25    These grounds were dealt with together. The statements of the Accused, the subject of these grounds were three of those I have recounted above, viz:-

          (i) “Nothing. I don’t know about this.”
          (ii) “I don’t know. I don’t think I should say.” and
          (iii) “I don’t think I should say until I talk to my solicitor.”

26    To some degree the significance of these is affected by other conversations and events to which Constable White said occurred at about the same time. For convenience I shall also number these passages:-

          (iv) White : “is there anything else like this in the vehicle?”
          Appellant : “yes” and then grabbed a black sports bag …it had a small padlock locking the 2 zippers of the bag shut.”
          (v) White : “Can you open this bag? I need it open.”
          Appellant : “Yes” the accused then walked … and returned a short time later with some keys and an unlocked small padlock..

27    An appropriate starting point is to determine the true character of the statements to which these grounds relate.

28    The first, “Nothing. I don’t know about this.” is not, on its face, an admission. In terms, it is a statement of ignorance and, implicitly, of denial of involvement.

29    The second, “I don’t know. I don’t think I should say.” contains 2 parts.

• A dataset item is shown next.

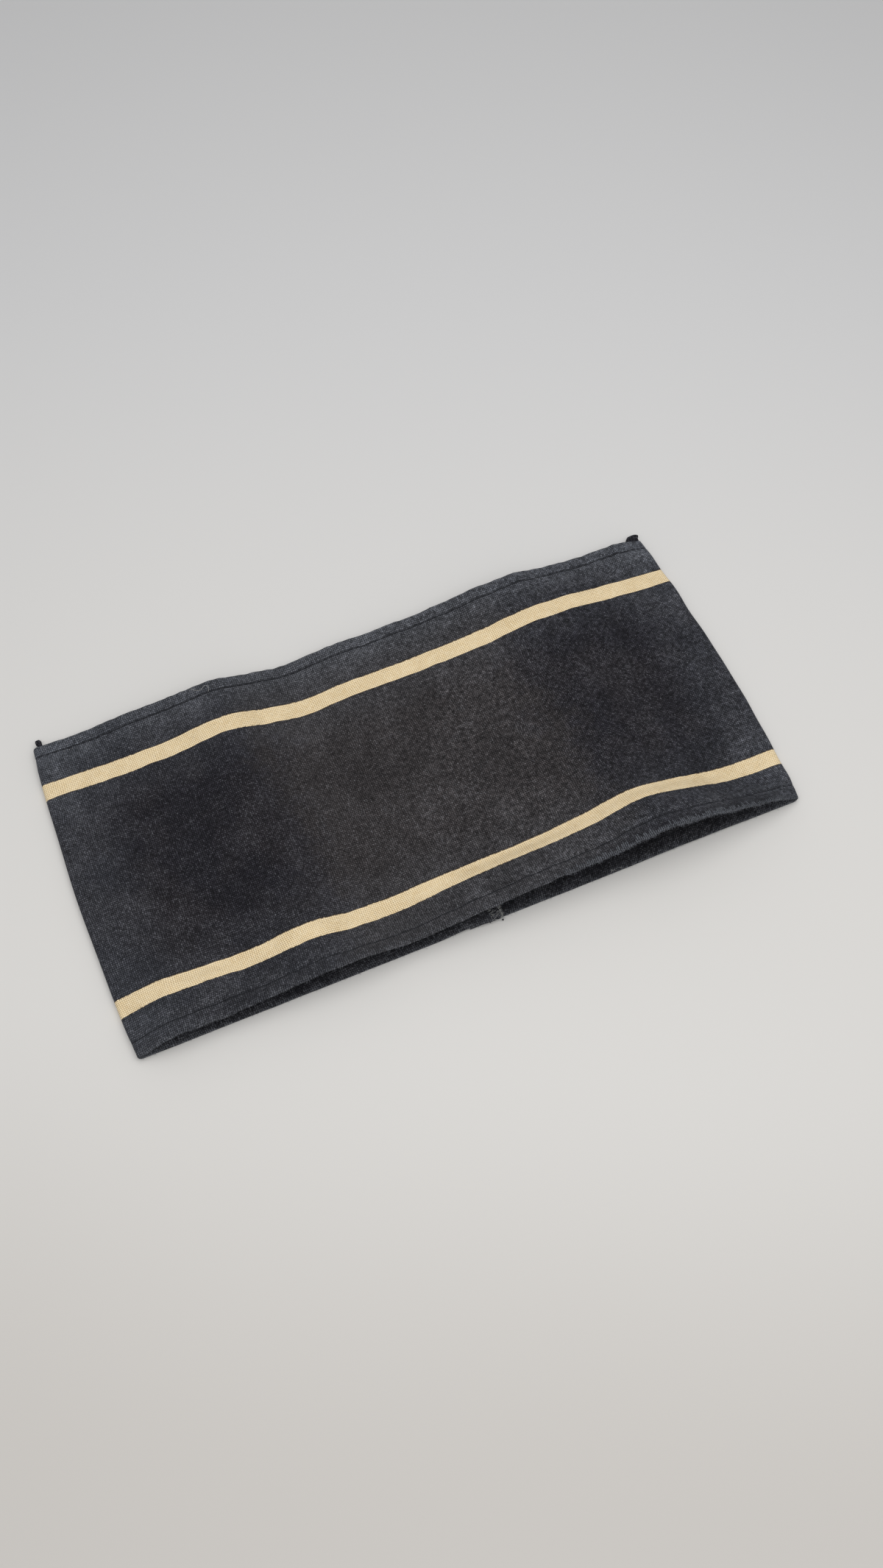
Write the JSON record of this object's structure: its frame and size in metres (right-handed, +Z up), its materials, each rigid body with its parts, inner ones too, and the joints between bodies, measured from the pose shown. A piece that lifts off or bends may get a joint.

The first “I don’t know” may be another assertion of ignorance. It may, on the other hand, have been the Accused thinking aloud or a preliminary draft as it were of “I don’t think …”. On its face, no part of this second statement is an admission.

30    Neither is the third statement “I don’t think I should say until I talk to my solicitor.” an admission.

31    This conclusion means that the third statement and at least the second part of the second statement should not have been adduced in evidence. Given as these statements were after cautions by Constable White, the jury could draw no inference adverse to the Accused from them. The statements did not tend to strengthen the case of either the Crown or Accused and accordingly the terms of sections 55(1) and 56(2) of the Evidence Act rendered the statements inadmissible. The same remarks apply to the first part of the second statement if it is regarded as but incidental to the second part of that statement. (Although no point of it has been made in this appeal, for the same reason the evidence that the Accused declined to be interviewed was also inadmissible.)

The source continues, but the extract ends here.